Now, John Van Seters has responded with an article in The Journal of Hebrew Scriptures 9.26 (2009), “A Response to G. Aichele, P. Miscall and R. Walsh, ‘An Elephant in the Room: Historical-Critical and the Postmodern Interpretations of the Bible.” For Van Seters, the attempt in the JBL article to identify a mythic dimension to the various historical critical theories is “disingenuous”, because it has been precisely the subsequent history of historical criticism which has identified these myths. Van Seters also criticises the postmodernists for using Brevard Childs as an example of myth within historical criticism. Because Child’s own myth – that of a divine canon – is precisely that which historical critical method seeks to eradicate. This is what makes Child’s approach “antithetical to” historical criticism, claims Van Seters, and in fact makes Child’s approach closer to postmodern approaches. Van Seters also notes the more “ludicrous… caricatures” which the postmodernists made of historical criticism – particularly the reduction of all historical criticism to a nineteenth-century-style Romantic quest for mythic origins. Van Seters goes on, later in his rejoinder, to criticise “the endless generalizations about historical critics”, upon which much of the postmodernists’ article was based. (The same generalizations have previously been countered in John Barton’s Inaugural Lecture to the University of Oxford (Oxford, 1993), and similarly in his introduction to the Cambridge Companion to Biblical Interpretation (1998).)
One of the most interesting points made by Van Seters is that postmodernism provides no alternative method to historical criticism, and indeed itself appears to rely on historical critical method (although, it does so, often, in denial of its reliance). Van Seters even states, “There is no post-scientific / wissenschaftlich or post-historic era, and we engage in such fantasies at our peril.”
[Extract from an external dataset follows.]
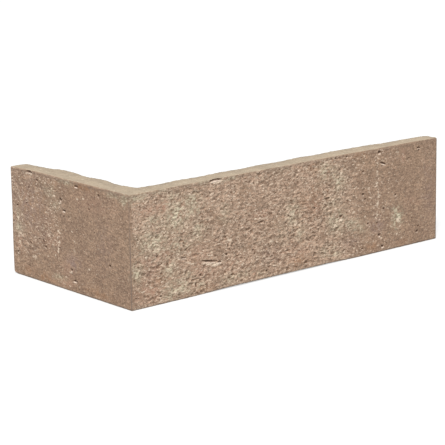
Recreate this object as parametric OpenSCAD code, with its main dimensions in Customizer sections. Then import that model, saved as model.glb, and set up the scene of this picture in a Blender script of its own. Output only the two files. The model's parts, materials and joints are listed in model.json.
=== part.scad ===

Will there be dialogue? Or is this a repeat (with the decades-long delay which is typical of Biblical Studies) of the Derrida-Searle debate, in which each party continually restated their own positions and largely mispresented the other’s? At least there will be fireworks.
stalinsmoustache said:
Van Seters’s reply is a dialogue of sorts, but all he seeks to do – like a cranky old man – is cut down and dismiss anything that is not historical-criticism. Much flailing and mis-punching here, to gloss Terry Eagleton. http://stalinsmoustache.wordpress.com/2009/12/15/it-was-better-in-the-old-days-or-an-angry-old-man/
Deane Galbraith said:
I think Van Seters was quite right to claim that much of Aichele’s identification of myth within historical critical scholarship was a failure of historical criticism to meet its own standards, rather than a postmodern discovery. If the problem with historical Jesus scholarship and Old Testament scholarship is its ongoing tie to theological presuppositions, as Aichele tells the story, then what is needed is that we are more critical, in a historical critical sense (not narrowly defined), not less critical. John Barton was right: in the instances that the historical critical method has most dramatically failed as a method, “it has continued to be hidebound to tradition and by the expectations of the wider religious community.”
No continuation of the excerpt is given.